To answer questions not posed in his psychology coursework, Mr. Garcia decided to pursue a second major in Women's Studies, making him the first male to graduate with one. His studies fueled an interest in activism on a wide range of social issues, both on campus and in the larger community. He was soon hired as Assistant Curator of Cornell's world-renowned Human Sexuality Archives, which allowed him to develop a strong knowledge and appreciation of LGBT history and activism.
Perhaps his most formative college experience was his involvement with the highly innovative Connections Series. Mr. Garcia was one of the Cornell students who designed and facilitated a series of eight weekly workshops for their peers about diversity and issues of oppression. The workshops he designed and facilitated encouraged participants to analyze the interconnected ideologies that enable institutions and individuals to perpetuate oppression.
Mr. Garcia lives in Mt. Rainier, MD.
Michael Bell is a key member of the Pipeline Project's 21st Century Fellows Program Faculty. He is the CEO and President of InPartnership Consulting, an organizational development and strategic change firm that assesses, designs and delivers programs that foster inclusive, innovative and effective work environments in which leadership and teamwork can flourish.

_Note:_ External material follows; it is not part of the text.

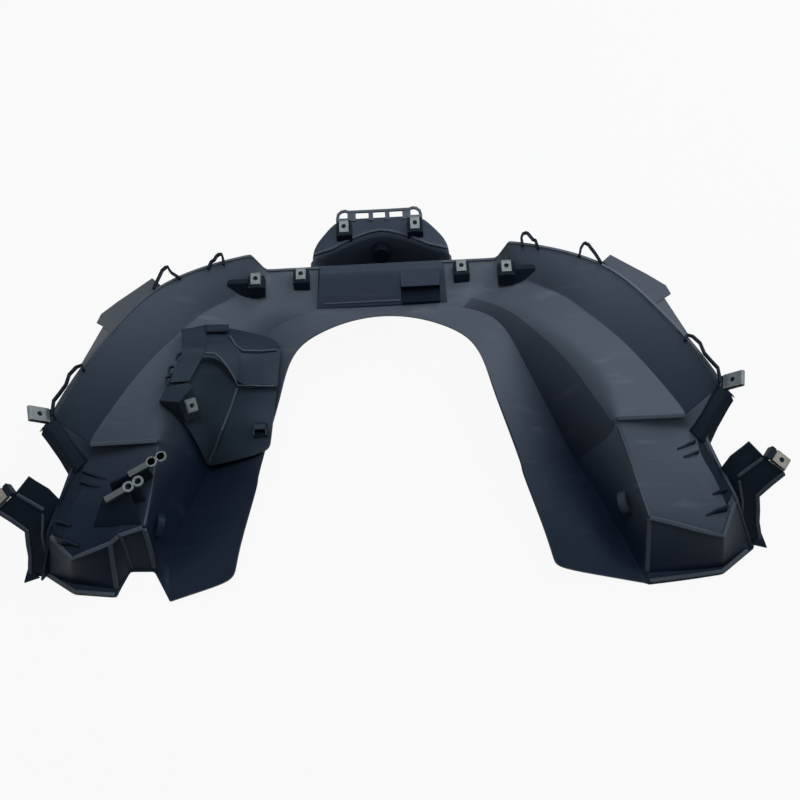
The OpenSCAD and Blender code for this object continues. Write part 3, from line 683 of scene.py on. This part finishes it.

Paula Morris is Program Director of the Flexible Leadership Investments Program, which is a partner with the Pipeline Project on the development and design of the 21st Century Fellows Program. She has worked with the FLI program since its inception in 2005, responsible for the design and implementation of coaching, consulting, training, and peer learning opportunities to strengthen the leadership capacity of the staff and board of organizations that are grantees of the Evelyn & Walter Haas Jr. Fund.